(Exercise task): Reproduce exactly the lines below, from the first through the one containing "BEVEL_SAMPLES = 4", and nothing more.

(Data segment):
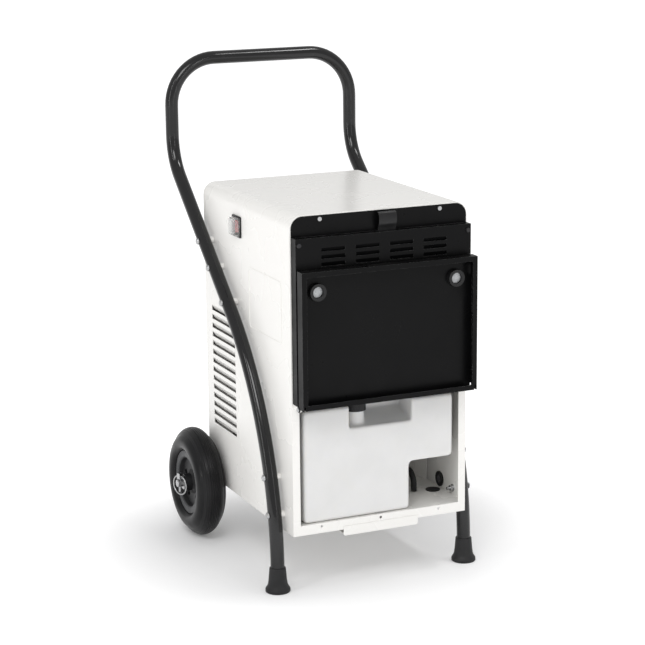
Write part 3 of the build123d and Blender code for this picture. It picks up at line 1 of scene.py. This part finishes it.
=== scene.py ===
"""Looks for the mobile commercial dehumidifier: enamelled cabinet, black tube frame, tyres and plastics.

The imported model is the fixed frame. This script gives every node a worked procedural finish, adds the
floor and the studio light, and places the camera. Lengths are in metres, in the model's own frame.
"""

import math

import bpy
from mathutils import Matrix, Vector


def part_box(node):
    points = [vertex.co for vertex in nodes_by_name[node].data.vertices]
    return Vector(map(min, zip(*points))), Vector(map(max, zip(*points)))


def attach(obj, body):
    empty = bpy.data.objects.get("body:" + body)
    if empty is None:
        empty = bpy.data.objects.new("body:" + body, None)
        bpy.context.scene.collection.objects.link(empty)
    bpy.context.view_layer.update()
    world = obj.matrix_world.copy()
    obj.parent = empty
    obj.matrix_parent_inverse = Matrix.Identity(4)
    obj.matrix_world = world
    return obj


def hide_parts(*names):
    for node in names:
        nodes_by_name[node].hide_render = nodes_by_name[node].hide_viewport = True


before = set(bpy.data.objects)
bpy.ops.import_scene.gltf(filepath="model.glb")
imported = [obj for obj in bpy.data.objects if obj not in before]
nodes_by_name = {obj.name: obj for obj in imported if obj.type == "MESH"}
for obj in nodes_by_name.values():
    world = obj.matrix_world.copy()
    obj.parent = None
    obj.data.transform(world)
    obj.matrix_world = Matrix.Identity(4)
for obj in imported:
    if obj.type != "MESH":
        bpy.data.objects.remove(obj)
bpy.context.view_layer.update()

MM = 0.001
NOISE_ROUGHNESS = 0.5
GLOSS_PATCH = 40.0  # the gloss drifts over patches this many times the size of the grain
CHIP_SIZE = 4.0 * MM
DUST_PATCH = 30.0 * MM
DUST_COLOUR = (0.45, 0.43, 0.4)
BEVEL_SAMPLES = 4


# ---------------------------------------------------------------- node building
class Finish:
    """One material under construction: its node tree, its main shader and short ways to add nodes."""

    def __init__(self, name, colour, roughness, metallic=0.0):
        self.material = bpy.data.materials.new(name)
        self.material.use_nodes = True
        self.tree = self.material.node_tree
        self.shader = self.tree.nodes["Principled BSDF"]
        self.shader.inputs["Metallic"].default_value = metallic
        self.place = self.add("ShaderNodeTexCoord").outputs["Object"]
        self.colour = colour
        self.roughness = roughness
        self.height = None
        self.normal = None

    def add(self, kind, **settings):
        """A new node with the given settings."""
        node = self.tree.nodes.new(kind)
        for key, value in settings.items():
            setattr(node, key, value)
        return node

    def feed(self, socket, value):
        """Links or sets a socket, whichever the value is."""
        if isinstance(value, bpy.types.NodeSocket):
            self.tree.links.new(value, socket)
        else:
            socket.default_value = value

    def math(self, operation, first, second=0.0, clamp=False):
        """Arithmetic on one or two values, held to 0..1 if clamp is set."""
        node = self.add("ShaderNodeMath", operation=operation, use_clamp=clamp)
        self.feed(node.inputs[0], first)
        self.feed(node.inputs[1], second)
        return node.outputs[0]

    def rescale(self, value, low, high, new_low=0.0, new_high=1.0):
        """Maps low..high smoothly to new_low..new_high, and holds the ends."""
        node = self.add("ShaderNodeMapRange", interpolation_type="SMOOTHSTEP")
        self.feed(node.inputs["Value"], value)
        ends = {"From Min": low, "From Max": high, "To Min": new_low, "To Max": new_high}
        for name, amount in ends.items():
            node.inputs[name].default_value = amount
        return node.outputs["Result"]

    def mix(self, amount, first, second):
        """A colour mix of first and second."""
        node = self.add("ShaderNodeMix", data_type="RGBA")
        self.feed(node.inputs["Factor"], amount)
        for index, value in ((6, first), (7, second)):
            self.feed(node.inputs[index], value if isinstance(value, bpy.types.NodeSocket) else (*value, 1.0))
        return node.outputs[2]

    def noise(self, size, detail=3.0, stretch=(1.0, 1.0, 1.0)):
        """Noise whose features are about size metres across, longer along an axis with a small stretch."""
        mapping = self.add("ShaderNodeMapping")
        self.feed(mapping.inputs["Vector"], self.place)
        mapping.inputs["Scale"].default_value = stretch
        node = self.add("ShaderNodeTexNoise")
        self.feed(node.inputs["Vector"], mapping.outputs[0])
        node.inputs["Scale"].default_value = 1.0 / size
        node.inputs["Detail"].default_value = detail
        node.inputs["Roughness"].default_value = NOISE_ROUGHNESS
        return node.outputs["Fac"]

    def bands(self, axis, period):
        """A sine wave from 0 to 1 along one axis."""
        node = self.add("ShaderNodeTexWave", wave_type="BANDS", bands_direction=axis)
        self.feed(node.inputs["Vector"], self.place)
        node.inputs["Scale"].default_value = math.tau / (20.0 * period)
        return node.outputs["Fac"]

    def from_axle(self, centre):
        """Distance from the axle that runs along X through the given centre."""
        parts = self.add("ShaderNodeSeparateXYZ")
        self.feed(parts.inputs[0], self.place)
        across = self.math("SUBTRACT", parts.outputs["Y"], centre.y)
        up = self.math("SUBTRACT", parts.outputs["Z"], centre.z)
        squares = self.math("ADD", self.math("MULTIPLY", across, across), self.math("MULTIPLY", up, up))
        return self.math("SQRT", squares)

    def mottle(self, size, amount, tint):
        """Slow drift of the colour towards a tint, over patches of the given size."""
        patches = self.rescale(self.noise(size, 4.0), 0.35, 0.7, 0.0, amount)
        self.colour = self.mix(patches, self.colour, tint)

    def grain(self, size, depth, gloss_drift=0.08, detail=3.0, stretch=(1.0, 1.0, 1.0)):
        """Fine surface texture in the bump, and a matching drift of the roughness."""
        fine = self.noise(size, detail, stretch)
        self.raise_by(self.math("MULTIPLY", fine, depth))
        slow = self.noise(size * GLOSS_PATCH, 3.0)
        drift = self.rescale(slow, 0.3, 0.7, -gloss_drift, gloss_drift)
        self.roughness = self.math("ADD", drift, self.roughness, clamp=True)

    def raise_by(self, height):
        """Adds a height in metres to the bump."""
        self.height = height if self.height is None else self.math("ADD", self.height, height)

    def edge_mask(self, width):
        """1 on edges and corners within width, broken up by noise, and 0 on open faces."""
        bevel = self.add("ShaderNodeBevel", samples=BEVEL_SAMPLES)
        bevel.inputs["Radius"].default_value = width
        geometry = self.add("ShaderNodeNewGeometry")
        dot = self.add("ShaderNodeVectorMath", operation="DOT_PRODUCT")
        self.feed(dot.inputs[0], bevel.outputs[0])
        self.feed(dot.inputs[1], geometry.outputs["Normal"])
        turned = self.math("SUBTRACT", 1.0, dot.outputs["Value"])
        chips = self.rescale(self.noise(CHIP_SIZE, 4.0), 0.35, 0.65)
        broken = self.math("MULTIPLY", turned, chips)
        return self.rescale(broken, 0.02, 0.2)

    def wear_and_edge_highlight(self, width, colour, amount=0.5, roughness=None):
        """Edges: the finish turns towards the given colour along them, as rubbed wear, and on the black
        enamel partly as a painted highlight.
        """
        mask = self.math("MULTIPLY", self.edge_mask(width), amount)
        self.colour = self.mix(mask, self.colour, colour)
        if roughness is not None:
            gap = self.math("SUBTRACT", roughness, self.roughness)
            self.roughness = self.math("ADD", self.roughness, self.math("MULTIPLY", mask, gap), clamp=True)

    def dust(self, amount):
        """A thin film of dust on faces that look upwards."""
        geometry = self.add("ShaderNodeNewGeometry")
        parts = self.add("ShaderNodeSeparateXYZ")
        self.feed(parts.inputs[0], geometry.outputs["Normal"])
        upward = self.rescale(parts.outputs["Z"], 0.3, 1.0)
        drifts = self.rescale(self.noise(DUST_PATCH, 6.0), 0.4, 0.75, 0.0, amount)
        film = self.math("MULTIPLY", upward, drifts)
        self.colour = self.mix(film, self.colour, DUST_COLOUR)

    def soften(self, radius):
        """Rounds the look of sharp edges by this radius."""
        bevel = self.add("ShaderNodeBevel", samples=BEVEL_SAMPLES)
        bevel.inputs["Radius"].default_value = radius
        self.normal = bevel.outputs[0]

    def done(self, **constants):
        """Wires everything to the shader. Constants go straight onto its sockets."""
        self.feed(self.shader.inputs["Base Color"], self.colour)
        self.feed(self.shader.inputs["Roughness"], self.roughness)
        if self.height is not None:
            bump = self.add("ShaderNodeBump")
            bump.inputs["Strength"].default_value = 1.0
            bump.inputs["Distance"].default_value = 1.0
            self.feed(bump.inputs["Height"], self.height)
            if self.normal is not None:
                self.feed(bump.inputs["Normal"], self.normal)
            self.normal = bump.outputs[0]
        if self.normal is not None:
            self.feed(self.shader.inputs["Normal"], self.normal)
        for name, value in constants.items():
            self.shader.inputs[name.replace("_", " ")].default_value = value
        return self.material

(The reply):
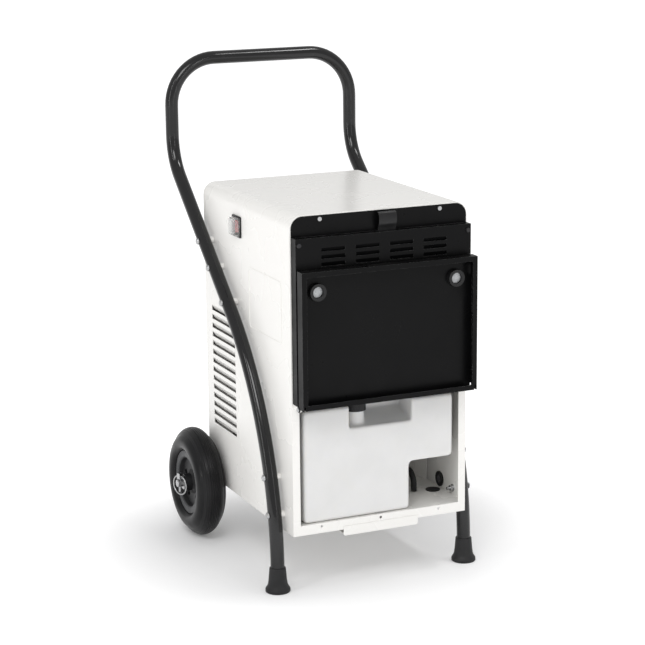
Write part 3 of the build123d and Blender code for this picture. It picks up at line 1 of scene.py. This part finishes it.
=== scene.py ===
"""Looks for the mobile commercial dehumidifier: enamelled cabinet, black tube frame, tyres and plastics.

The imported model is the fixed frame. This script gives every node a worked procedural finish, adds the
floor and the studio light, and places the camera. Lengths are in metres, in the model's own frame.
"""

import math

import bpy
from mathutils import Matrix, Vector


def part_box(node):
    points = [vertex.co for vertex in nodes_by_name[node].data.vertices]
    return Vector(map(min, zip(*points))), Vector(map(max, zip(*points)))


def attach(obj, body):
    empty = bpy.data.objects.get("body:" + body)
    if empty is None:
        empty = bpy.data.objects.new("body:" + body, None)
        bpy.context.scene.collection.objects.link(empty)
    bpy.context.view_layer.update()
    world = obj.matrix_world.copy()
    obj.parent = empty
    obj.matrix_parent_inverse = Matrix.Identity(4)
    obj.matrix_world = world
    return obj


def hide_parts(*names):
    for node in names:
        nodes_by_name[node].hide_render = nodes_by_name[node].hide_viewport = True


before = set(bpy.data.objects)
bpy.ops.import_scene.gltf(filepath="model.glb")
imported = [obj for obj in bpy.data.objects if obj not in before]
nodes_by_name = {obj.name: obj for obj in imported if obj.type == "MESH"}
for obj in nodes_by_name.values():
    world = obj.matrix_world.copy()
    obj.parent = None
    obj.data.transform(world)
    obj.matrix_world = Matrix.Identity(4)
for obj in imported:
    if obj.type != "MESH":
        bpy.data.objects.remove(obj)
bpy.context.view_layer.update()

MM = 0.001
NOISE_ROUGHNESS = 0.5
GLOSS_PATCH = 40.0  # the gloss drifts over patches this many times the size of the grain
CHIP_SIZE = 4.0 * MM
DUST_PATCH = 30.0 * MM
DUST_COLOUR = (0.45, 0.43, 0.4)
BEVEL_SAMPLES = 4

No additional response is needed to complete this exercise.